→ TASK: From the entries below, copy exactly the lines from the one that contains "Recreate this object" through the one that contains "four-flap snap lid.", both included, and only those.

BEGIN EXERCISE INPUTS

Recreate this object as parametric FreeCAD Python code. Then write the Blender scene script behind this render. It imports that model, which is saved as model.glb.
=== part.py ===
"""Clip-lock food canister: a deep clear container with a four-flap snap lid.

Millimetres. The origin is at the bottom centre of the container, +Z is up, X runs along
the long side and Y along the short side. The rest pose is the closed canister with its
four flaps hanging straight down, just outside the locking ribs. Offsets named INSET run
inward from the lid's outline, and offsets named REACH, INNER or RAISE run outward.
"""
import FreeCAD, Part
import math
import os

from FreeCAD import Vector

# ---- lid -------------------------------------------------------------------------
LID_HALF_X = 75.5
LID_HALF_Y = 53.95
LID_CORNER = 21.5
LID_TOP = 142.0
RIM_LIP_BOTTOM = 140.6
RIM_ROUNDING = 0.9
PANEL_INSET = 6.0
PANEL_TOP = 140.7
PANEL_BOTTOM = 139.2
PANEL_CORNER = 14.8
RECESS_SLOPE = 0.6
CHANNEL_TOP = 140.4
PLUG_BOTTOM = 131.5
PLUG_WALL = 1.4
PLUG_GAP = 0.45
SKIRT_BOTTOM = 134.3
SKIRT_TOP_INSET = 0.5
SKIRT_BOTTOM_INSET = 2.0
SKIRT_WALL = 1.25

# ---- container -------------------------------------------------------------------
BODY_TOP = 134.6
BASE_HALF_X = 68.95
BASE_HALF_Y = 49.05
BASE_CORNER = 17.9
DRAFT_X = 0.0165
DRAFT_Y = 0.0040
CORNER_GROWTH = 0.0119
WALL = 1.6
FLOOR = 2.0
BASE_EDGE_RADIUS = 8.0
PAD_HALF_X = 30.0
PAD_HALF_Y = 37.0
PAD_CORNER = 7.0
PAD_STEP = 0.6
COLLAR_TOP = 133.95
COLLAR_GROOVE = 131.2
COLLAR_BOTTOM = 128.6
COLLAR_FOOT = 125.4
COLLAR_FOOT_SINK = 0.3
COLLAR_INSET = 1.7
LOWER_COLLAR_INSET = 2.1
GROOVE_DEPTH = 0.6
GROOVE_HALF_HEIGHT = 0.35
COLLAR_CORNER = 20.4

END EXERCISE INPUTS
BEGIN EXERCISE INPUTS

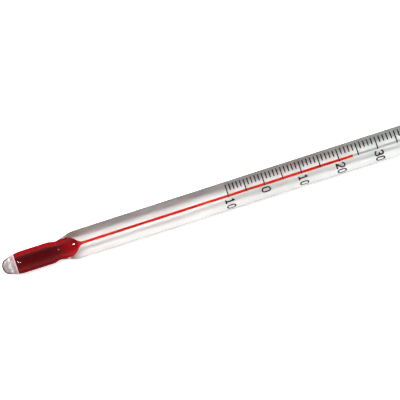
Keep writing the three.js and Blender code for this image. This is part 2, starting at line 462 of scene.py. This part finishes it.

END EXERCISE INPUTS

→ IN RESPONSE:
Recreate this object as parametric FreeCAD Python code. Then write the Blender scene script behind this render. It imports that model, which is saved as model.glb.
=== part.py ===
"""Clip-lock food canister: a deep clear container with a four-flap snap lid.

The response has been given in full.